HIV/AIDS Through the Lens of Catholic Social Teaching

From the National Catholic AIDS Network

The Unity of the Human Family and its consequent call to equity in sharing the resources of creation in solidarity.

Access to HIV care and treatment can no longer be relegated to a luxury among the citizens of rich countries. It can and must become a reality for those in low-income countries as well, provided that the entire world can join in solidarity to arrange: sustainable financing; affordable prices; reliable health systems; and fair priority-setting in the selection of those who will receive such treatment.

(Fr. Robert Vitillo, Executive Director of the Catholic Campaign for Human Development and President of NCAN Board in an address at the National Catholic AIDS Ministry Conference, July 2003).

The Priority of the Poor and Vulnerable in the Call to Solidarity.

We have also come to realise that poverty goes hand in hand with HIV and AIDS. It concerns us that our already fragile economies should be further weakened with much of the trained labour force lost to HIV and AIDS. Poverty facilitates the transmission of HIV, makes adequate treatment unaffordable, accelerates death from HIV-related illness and multiplies the social impact of the epidemic.

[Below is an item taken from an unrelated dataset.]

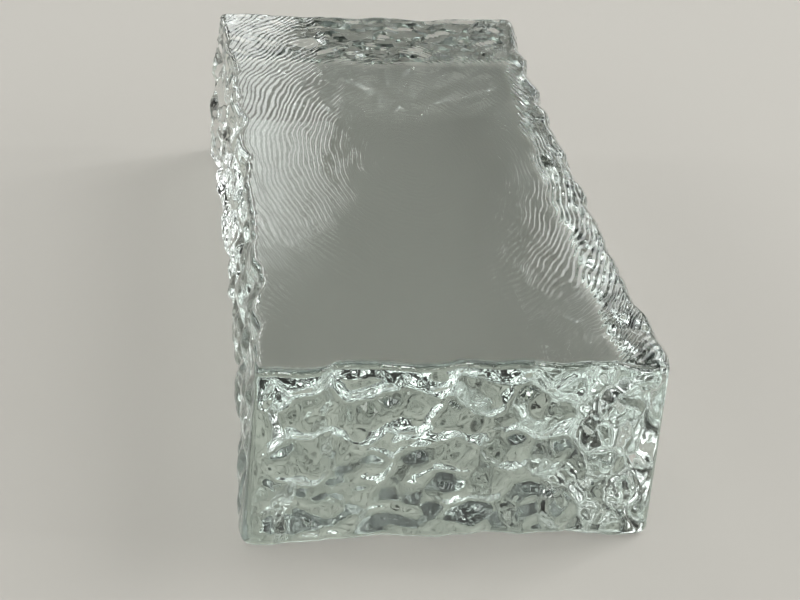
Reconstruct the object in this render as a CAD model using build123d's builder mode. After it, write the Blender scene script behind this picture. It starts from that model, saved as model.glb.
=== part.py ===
"""Solid cast glass block: two smooth flat beds and four rough-cast sides of rounded lumps."""

import os
from math import ceil, cos, pi
from typing import NamedTuple

from build123d import *

# Overall size over the upright corners at the lower bed, on which the block rests, in mm
block_length = 200.0
block_width = 100.0
block_height = 50.0

# How far each side leans in from the lower bed to the upper one, so that the block leaves its mould
mould_lean = 2.0

# How far the middle of each side lies behind its corners, where the glass shrank as it cooled
long_side_hollow = 1.6
end_hollow = 0.9

# The lumps of the rough-cast sides: depth of the deepest valleys between them
lump_depth = 2.2

# Two sets of slanting swells cross and make the lumps: pitch of each along a side, and its rise up it
first_pitch = 21.0
first_rise = 70.0
second_pitch = 29.0
second_rise = 56.0

# The sides run straight and smooth for this far from each rounded corner, and over rising_run
# after that the lumps grow to their full depth
smooth_corner_run = 8.0
rising_run = 10.0

# Softened by the fire polish: the upright corners, and the rims all round the beds
corner_radius = 3.0
rim_width = 1.2

# How closely the outlines follow the lumps along the sides and up them, and the rounded corners
points_per_pitch = 3
outline_count = 6
corner_steps = 3


class Side(NamedTuple):
    """One rough side: the way it faces, its length, its reach from the middle, its hollow, and the
    angles in radians at which the two sets of swells start in the middle of its upper edge."""

    facing: float
    length: float
    reach: float
    hollow: float
    first_start: float
    second_start: float


# In order round the block
sides = [
    Side(-90.0, block_length, block_width / 2.0, long_side_hollow, 4.7, 3.4),
    Side(0.0, block_width, block_length / 2.0, end_hollow, 2.1, 0.7),
    Side(90.0, block_length, block_width / 2.0, long_side_hollow, 3.4, 2.6),
    Side(180.0, block_width, block_length / 2.0, end_hollow, 4.8, 1.8),
]


def lump(side: Side, along: float, height: float) -> float:
    """Return how far the rough-cast skin stands at a place on a side: 0 on a crest, negative below it."""
    below = block_height - height
    first = 2.0 * pi * (along / first_pitch - below / first_rise) + side.first_start
    second = 2.0 * pi * (along / second_pitch + below / second_rise) + side.second_start
    return lump_depth * ((cos(first) + cos(second)) / 2.0 - 1.0) / 2.0


def growth(to_corner: float) -> float:
    """Return the share of their full depth that the lumps have at a distance from a rounded corner."""
    share = min(max((to_corner - smooth_corner_run) / rising_run, 0.0), 1.0)
    return share * share * (3.0 - 2.0 * share)


def outward_of(side: Side) -> Vector:
    """Return the level direction in which a side faces."""
    return Vector(1, 0).rotate(Axis.Z, side.facing)


def side_line(side: Side, height: float, inset: float) -> Edge:
    """Return the wavy line of one side at a height, drawn in by an inset, between rounded corners."""
    outward = outward_of(side)
    onward = outward.rotate(Axis.Z, 90.0)
    drawn_in = mould_lean * height / block_height + inset
    run = side.length - 2.0 * corner_radius
    rough_run = run - 2.0 * smooth_corner_run
    columns = ceil(rough_run / first_pitch * points_per_pitch)
    places = [-run / 2.0, (smooth_corner_run - run) / 2.0]
    places += [rough_run * (column / columns - 0.5) for column in range(columns + 1)]
    places += [(run - smooth_corner_run) / 2.0, run / 2.0]
    points = []
    for place in places:
        share = 2.0 * place / run
        sunk = side.hollow * (1.0 - share * share)
        relief = lump(side, place, height) * growth(run / 2.0 - abs(place))
        along = share * (run / 2.0 - drawn_in)
        points.append(onward * along + outward * (side.reach - drawn_in - sunk + relief))
    return Edge.make_spline(points, parameters=[place / run + 0.5 for place in places])


def corner_line(side: Side, start: Vector) -> Edge:
    """Return the rounding of the corner that follows a side, from the end of the side's line."""
    outward = outward_of(side)
    centre = start - outward * corner_radius
    turns = [90.0 * step / corner_steps for step in range(corner_steps + 1)]
    return Edge.make_spline([centre + outward.rotate(Axis.Z, turn) * corner_radius for turn in turns])


def outline(height: float, plane_height: float, inset: float) -> Sketch:
    """Return the outline of the sides at a height, drawn in by an inset, on a plane of its own height."""
    with BuildSketch(Plane.XY.offset(plane_height)) as section:
        with BuildLine():
            for side in sides:
                line = side_line(side, height, inset)
                add(line)
                add(corner_line(side, line @ 1))
        make_face()
    return section.sketch


with BuildPart() as glass_block:
    # The casting between its rims, from outlines at even heights
    wall_height = block_height - 2.0 * rim_width
    heights = [rim_width + wall_height * level / (outline_count - 1) for level in range(outline_count)]
    loft([outline(height, height, 0.0) for height in heights])

    # The fire-polished rims, from the ends of the wall to the two beds
    for spring, bed in ((heights[0], 0.0), (heights[-1], block_height)):
        loft([outline(spring, spring, 0.0), outline(spring, bed, rim_width)])

glass_block.part.label = "glass_block"

os.makedirs("parts", exist_ok=True)
export_step(glass_block.part, "parts/glass_block.step")
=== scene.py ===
"""Dresses the solid cast glass block: rough sides, polished rims, a rippled bed, clear glass."""

import logging
import math
from dataclasses import dataclass, field
from enum import Enum
from typing import Any, Callable

import bmesh
import bpy
from mathutils import Matrix, Vector


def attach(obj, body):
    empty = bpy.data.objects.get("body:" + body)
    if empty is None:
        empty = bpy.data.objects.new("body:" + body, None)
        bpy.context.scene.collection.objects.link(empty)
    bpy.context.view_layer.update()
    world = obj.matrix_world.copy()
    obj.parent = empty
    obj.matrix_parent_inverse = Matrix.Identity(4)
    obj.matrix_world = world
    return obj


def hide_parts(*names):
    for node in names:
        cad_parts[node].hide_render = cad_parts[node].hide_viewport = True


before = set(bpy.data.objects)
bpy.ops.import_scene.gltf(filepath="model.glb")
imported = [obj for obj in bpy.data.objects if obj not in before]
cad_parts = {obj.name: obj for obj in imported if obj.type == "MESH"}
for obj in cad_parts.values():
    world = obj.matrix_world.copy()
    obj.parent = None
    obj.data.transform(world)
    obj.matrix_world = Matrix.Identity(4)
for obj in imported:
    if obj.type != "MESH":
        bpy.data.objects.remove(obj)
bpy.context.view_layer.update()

log = logging.getLogger("glass_block")

NODE = "glass_block"
BODY = "root"
ROUGH = "rough_cast"
MM = 0.001

# The cosine between two directions above which one runs along the other
ALONG = 0.999

# Numbers of the Mix node's sockets for colours: the first, the second and the result
COLOUR_A, COLOUR_B, COLOUR_MIXED = 6, 7, 2


class Kind(Enum):
    """What an edit-mode selection is made of."""

    EDGE = "EDGE"
    FACE = "FACE"


class Bed(Enum):
    """The two polished faces that the block can lie on, and the way each one faces."""

    LOWER = -1
    UPPER = 1


class Pattern(Enum):
    """What a layer of the relief is made of: domed cells that meet in creases, or rolling waves."""

    CELLS = "VORONOI"
    WAVES = "CLOUDS"


class Shade(Enum):
    """The colours of the sky round the block."""

    HORIZON = "#6f6e6c"
    WALL = "#0a0b0b"
    PANE = "#f4f6f5"
    TOP = "#8a8a88"


# Small helpers


def linear(colour: str, alpha: float = 1.0) -> tuple[float, float, float, float]:
    """Turn an sRGB hex colour into the linear values that shaders take.

    Args:
        colour: The colour as "#rrggbb".
        alpha: The fourth value.

    Returns:
        Red, green, blue and alpha, each from 0 to 1.
    """
    parts = [int(colour[place : place + 2], 16) / 255.0 for place in (1, 3, 5)]
    red, green, blue = (
        part / 12.92 if part <= 0.04045 else ((part + 0.055) / 1.055) ** 2.4 for part in parts
    )
    return red, green, blue, alpha


def ease(value: float, start: float, end: float) -> float:
    """Rise smoothly from 0 to 1 while a value goes from start to end."""
    share = min(max((value - start) / (end - start), 0.0), 1.0)
    return share * share * (3.0 - 2.0 * share)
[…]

(Bishops Conference of Africa and Madagascar (SECAM). The Church in Africa in the Face of the HIV/AIDS Pandemic: “Our prayer is always full of hope” Dakar 2003)

The Rights and Responsibilities of Each Member With the Whole Human Family.

The battle against AIDS ought to be everyone’s battle. Echoing the voice of the Synod Fathers, I too, ask pastoral workers to bring to their brothers and sisters affected by AIDS all possible material, moral and spiritual comfort. I urgently ask the world’s scientists and political leaders, moved by the love and respect due to every human person, to use every means available in order to put an end to this scourge.

(Pope John Paul II, Ecclesia in Africa, 14 September 1995, #116).

Discrimination against those suffering from HIV or AIDS is a deprivation of their civil liberties. The Church must be an advocate in this area, while also promulgating its own nondiscrimination policies in employment, housing, delivery of medical and dental care, access to public accommodations, schools, nursing homes, and emergency services.

(United States Conference of Catholic Bishops, Called to Compassion and Responsibility: A Response to the HIV/AIDS Crisis, 1989)

The Equal Dignity of Each Human Person in the One Human Family.

Do not despair- you are not abandoned by Christ nor by us. When you find yourself in a hopeless situation on account of AIDS, Jesus, your brother, remains right next to you and never abandons you. We encourage your families and communities to accept you with love and to stand by you. We urge them not to abandon you but to continue Christ’s mission of mercy, compassion and love. The Church loves you, welcomes you and reaches out to you in many ways.

(Bishops of South Africa, July 30, 2001).